• _What is expected_
Copy out all of the data exactly as it appears.
========
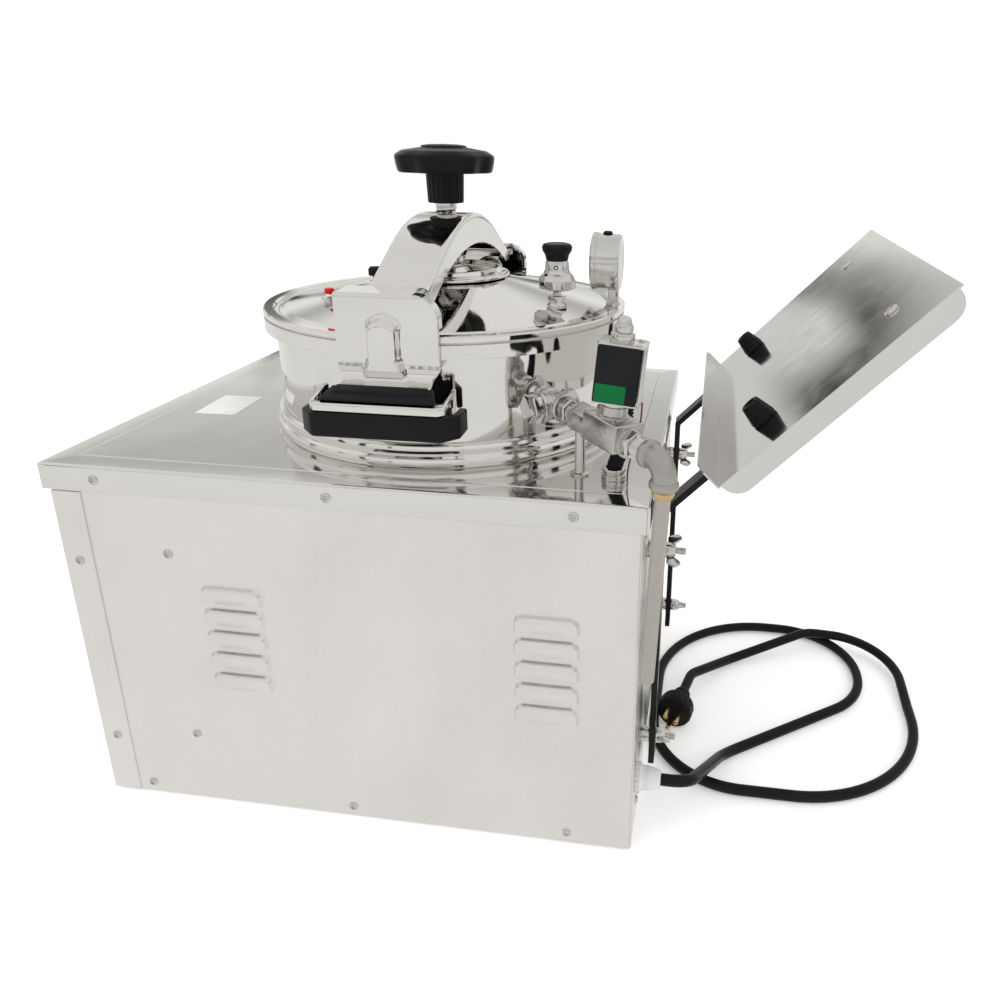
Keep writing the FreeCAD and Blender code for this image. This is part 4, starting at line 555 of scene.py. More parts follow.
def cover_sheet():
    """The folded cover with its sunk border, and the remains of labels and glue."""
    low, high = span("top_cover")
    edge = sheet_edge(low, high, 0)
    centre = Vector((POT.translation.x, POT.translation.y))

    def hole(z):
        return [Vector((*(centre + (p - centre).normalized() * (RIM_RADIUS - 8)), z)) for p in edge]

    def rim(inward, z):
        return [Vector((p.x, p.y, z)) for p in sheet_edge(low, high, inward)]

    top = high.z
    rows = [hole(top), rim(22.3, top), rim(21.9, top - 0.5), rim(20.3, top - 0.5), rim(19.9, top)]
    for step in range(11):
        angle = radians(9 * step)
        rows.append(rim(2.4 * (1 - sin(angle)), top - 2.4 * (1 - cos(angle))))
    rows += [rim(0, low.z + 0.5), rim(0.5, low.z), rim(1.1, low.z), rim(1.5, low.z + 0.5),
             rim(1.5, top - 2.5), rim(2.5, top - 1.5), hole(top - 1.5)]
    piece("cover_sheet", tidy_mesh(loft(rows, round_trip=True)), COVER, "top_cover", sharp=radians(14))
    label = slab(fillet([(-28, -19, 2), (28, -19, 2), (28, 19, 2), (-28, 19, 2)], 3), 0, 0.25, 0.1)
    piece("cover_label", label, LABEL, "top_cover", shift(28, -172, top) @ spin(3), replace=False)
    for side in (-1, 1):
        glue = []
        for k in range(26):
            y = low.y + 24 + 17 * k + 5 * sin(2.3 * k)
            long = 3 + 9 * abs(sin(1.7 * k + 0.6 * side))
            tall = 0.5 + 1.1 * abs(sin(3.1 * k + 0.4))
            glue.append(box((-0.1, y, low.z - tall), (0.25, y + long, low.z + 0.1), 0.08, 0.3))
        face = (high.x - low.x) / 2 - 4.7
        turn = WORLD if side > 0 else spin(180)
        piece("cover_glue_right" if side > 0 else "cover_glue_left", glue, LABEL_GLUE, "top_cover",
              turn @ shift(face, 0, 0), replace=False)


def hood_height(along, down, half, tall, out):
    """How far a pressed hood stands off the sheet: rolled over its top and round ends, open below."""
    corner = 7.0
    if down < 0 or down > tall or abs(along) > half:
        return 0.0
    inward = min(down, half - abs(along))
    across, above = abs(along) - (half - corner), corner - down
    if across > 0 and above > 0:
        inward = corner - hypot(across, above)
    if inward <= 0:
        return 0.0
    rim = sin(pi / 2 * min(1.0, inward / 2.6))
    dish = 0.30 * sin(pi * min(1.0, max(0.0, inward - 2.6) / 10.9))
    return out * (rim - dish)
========
• _Task result_
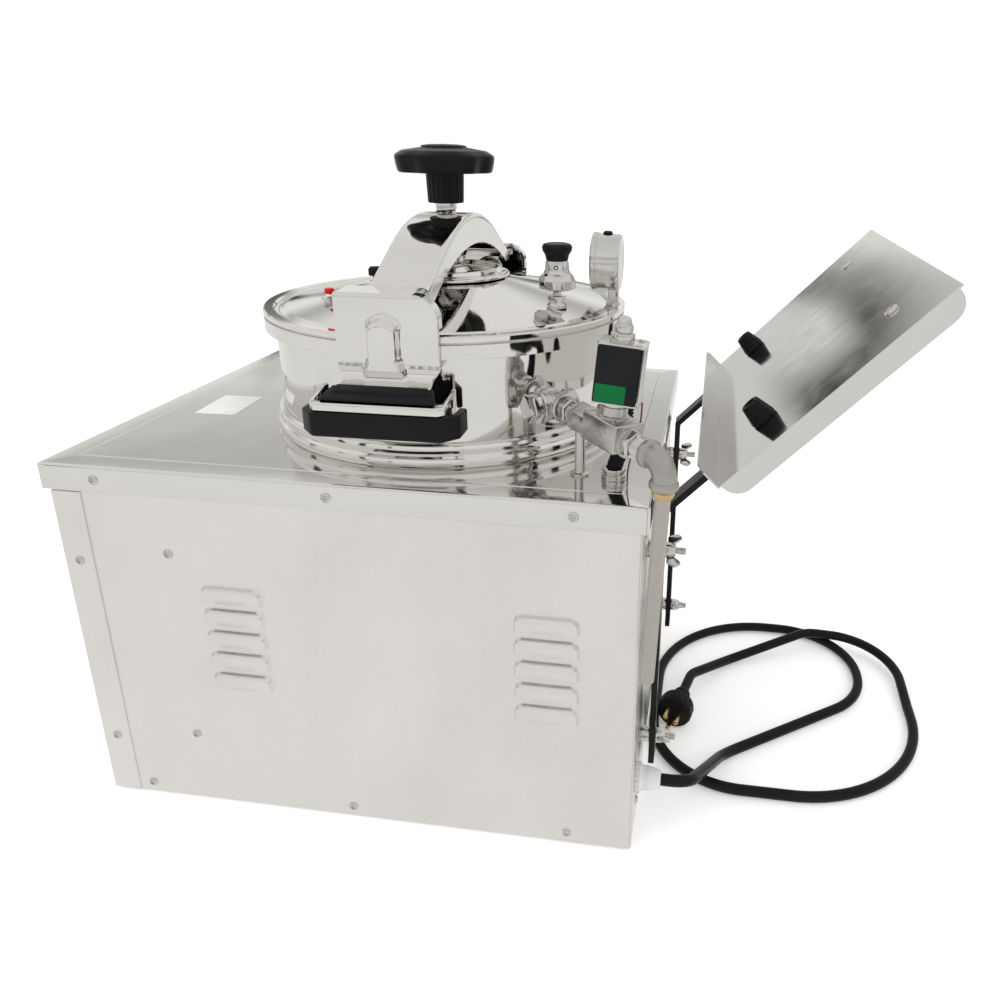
Keep writing the FreeCAD and Blender code for this image. This is part 4, starting at line 555 of scene.py. More parts follow.
def cover_sheet():
    """The folded cover with its sunk border, and the remains of labels and glue."""
    low, high = span("top_cover")
    edge = sheet_edge(low, high, 0)
    centre = Vector((POT.translation.x, POT.translation.y))

    def hole(z):
        return [Vector((*(centre + (p - centre).normalized() * (RIM_RADIUS - 8)), z)) for p in edge]

    def rim(inward, z):
        return [Vector((p.x, p.y, z)) for p in sheet_edge(low, high, inward)]

    top = high.z
    rows = [hole(top), rim(22.3, top), rim(21.9, top - 0.5), rim(20.3, top - 0.5), rim(19.9, top)]
    for step in range(11):
        angle = radians(9 * step)
        rows.append(rim(2.4 * (1 - sin(angle)), top - 2.4 * (1 - cos(angle))))
    rows += [rim(0, low.z + 0.5), rim(0.5, low.z), rim(1.1, low.z), rim(1.5, low.z + 0.5),
             rim(1.5, top - 2.5), rim(2.5, top - 1.5), hole(top - 1.5)]
    piece("cover_sheet", tidy_mesh(loft(rows, round_trip=True)), COVER, "top_cover", sharp=radians(14))
    label = slab(fillet([(-28, -19, 2), (28, -19, 2), (28, 19, 2), (-28, 19, 2)], 3), 0, 0.25, 0.1)
    piece("cover_label", label, LABEL, "top_cover", shift(28, -172, top) @ spin(3), replace=False)
    for side in (-1, 1):
        glue = []
        for k in range(26):
            y = low.y + 24 + 17 * k + 5 * sin(2.3 * k)
            long = 3 + 9 * abs(sin(1.7 * k + 0.6 * side))
            tall = 0.5 + 1.1 * abs(sin(3.1 * k + 0.4))
            glue.append(box((-0.1, y, low.z - tall), (0.25, y + long, low.z + 0.1), 0.08, 0.3))
        face = (high.x - low.x) / 2 - 4.7
        turn = WORLD if side > 0 else spin(180)
        piece("cover_glue_right" if side > 0 else "cover_glue_left", glue, LABEL_GLUE, "top_cover",
              turn @ shift(face, 0, 0), replace=False)


def hood_height(along, down, half, tall, out):
    """How far a pressed hood stands off the sheet: rolled over its top and round ends, open below."""
    corner = 7.0
    if down < 0 or down > tall or abs(along) > half:
        return 0.0
    inward = min(down, half - abs(along))
    across, above = abs(along) - (half - corner), corner - down
    if across > 0 and above > 0:
        inward = corner - hypot(across, above)
    if inward <= 0:
        return 0.0
    rim = sin(pi / 2 * min(1.0, inward / 2.6))
    dish = 0.30 * sin(pi * min(1.0, max(0.0, inward - 2.6) / 10.9))
    return out * (rim - dish)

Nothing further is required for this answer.